→ **Task objective**
The lines to be extracted run from the start of the listing through the line containing "OVERSHOOT = 5.0"; copy them exactly and nothing else.

→ **Dataset extract**

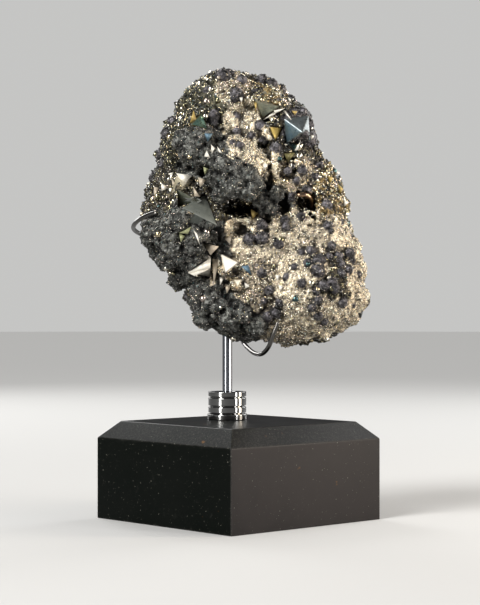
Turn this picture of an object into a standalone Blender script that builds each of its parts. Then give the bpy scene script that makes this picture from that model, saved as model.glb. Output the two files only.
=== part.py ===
"""Pyrite specimen held by three bent wire arms on a post that stands in a drilled stone block.

Metres, +Z up. The origin is the centre of the block's underside, the block stands corner to the front,
and the specimen shows its crystal face towards -Y.
"""

import math
import random

import bmesh
import bpy
from mathutils import Matrix, Vector

MM = 0.001
GAP = 0.3 * MM
OVERSHOOT = 5.0 * MM  # how far a cutter runs past the face it opens

# Stone block
BLOCK_SIDE = 101.6 * MM
BLOCK_HEIGHT = 49.5 * MM
BLOCK_CHAMFER = 8.5 * MM
BLOCK_EDGE_ROUND = 0.4 * MM
SOCKET_DEPTH = 24.0 * MM
BEVEL_STEPS = 2

# Post and collar
POST_RADIUS = 2.5 * MM
POST_X = -6.0 * MM
POST_Y = 10.0 * MM
POST_TOP = 152.0 * MM
POST_END_ROUND = 0.6 * MM
COLLAR_RADIUS = 9.7 * MM
FLANGE_RADIUS = 10.2 * MM
FLANGE_HEIGHT = 2.8 * MM
RING_HEIGHTS = [2.9 * MM, 3.9 * MM, 2.4 * MM]
GROOVE_WIDTH = 0.75 * MM
GROOVE_DEPTH = 0.9 * MM
COLLAR_ROUND = 0.4 * MM
ROUND_SEGMENTS = 44
WELD_DISTANCE = 0.01 * MM
SMOOTH_ANGLE = math.radians(35)
BEVEL_ANGLE = math.radians(30)

# Wire arms
WIRE_RADIUS = 1.1 * MM
WIRE_SPACING = 2.2 * MM
CURVE_STEPS = 24  # samples of the smooth route between two knots
GROOVE_GAP = 1.5 * GAP  # clearance of the specimen from the post and wires
LAP_LENGTH = 12.0 * MM
LEFT_LAP_FOOT = 114.0 * MM
RIGHT_LAP_FOOT = 130.0 * MM
LOWER_LAP_FOOT = 106.0 * MM

# Specimen body: an outline seen from the front, filled out to a rounded front and a flatter back
BODY_CENTRE = Vector((8.0, -20.0, 158.0)) * MM
BODY_FRONT = 22.0 * MM
BODY_BACK = 24.0 * MM
BODY_LEAN = 0.10
FRONT_FULLNESS = 0.75
BACK_FULLNESS = 0.55
RIM_FULLNESS = 0.80
BODY_OUTLINE = [
    (-20, 223), (-8, 226), (2, 224), (19, 223), (24, 215), (32, 207), (37, 200), (38, 190), (44, 181),
    (50, 170), (56, 161), (55, 153), (60, 141), (63, 124), (65, 106), (56, 98), (43, 91), (31, 88),
    (12, 90), (-4, 94), (-19, 98), (-24, 114), (-36, 129), (-46, 143), (-46, 164), (-41, 175),
    (-37, 187), (-33, 204), (-27, 216),
]
VOXEL = 2.2 * MM
BODY_DETAIL = 0.24
BODY_SPHERE_DETAIL = 5
MASS_DETAIL = 3
LUMP_DETAIL = 2
BACK_SEED = 7
RIM_SEED = 11
BACK_SPREAD = (0.02, 0.8)  # squared share of the way from the middle to the outline
RIM_SPREAD = 0.8  # how far towards the front and back the rim's growths reach, as a share
POST_GROOVE_FOOT = 80.0 * MM

# Broad masses that swell from the body: centre across, depth and up, and radius, in mm
MASSES = [
    (2, -36, 172, 18), (-24, -28, 143, 20), (-19, -24, 186, 18), (-6, -18, 206, 19), (23, -22, 196, 14),
    (36, -24, 118, 26), (4, -27, 109, 18), (14, -24, 134, 20), (44, -12, 166, 9), (42, -28, 140, 14),
    (17, -18, 170, 26), (-14, -20, 160, 27), (38, -14, 112, 21), (-4, -12, 196, 21), (-29, -14, 168, 14),
]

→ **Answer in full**
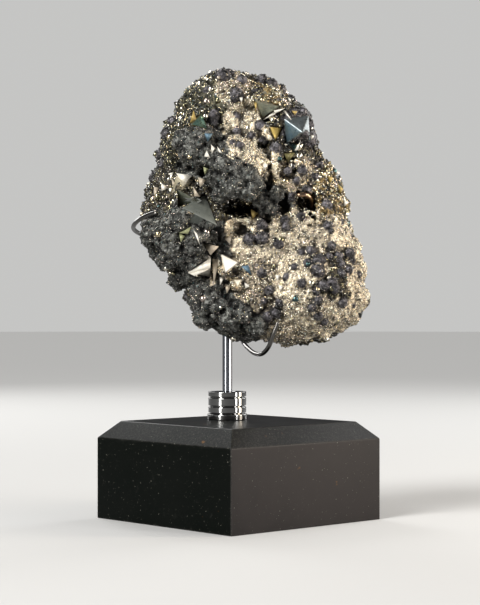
Turn this picture of an object into a standalone Blender script that builds each of its parts. Then give the bpy scene script that makes this picture from that model, saved as model.glb. Output the two files only.
=== part.py ===
"""Pyrite specimen held by three bent wire arms on a post that stands in a drilled stone block.

Metres, +Z up. The origin is the centre of the block's underside, the block stands corner to the front,
and the specimen shows its crystal face towards -Y.
"""

import math
import random

import bmesh
import bpy
from mathutils import Matrix, Vector

MM = 0.001
GAP = 0.3 * MM
OVERSHOOT = 5.0 * MM  # how far a cutter runs past the face it opens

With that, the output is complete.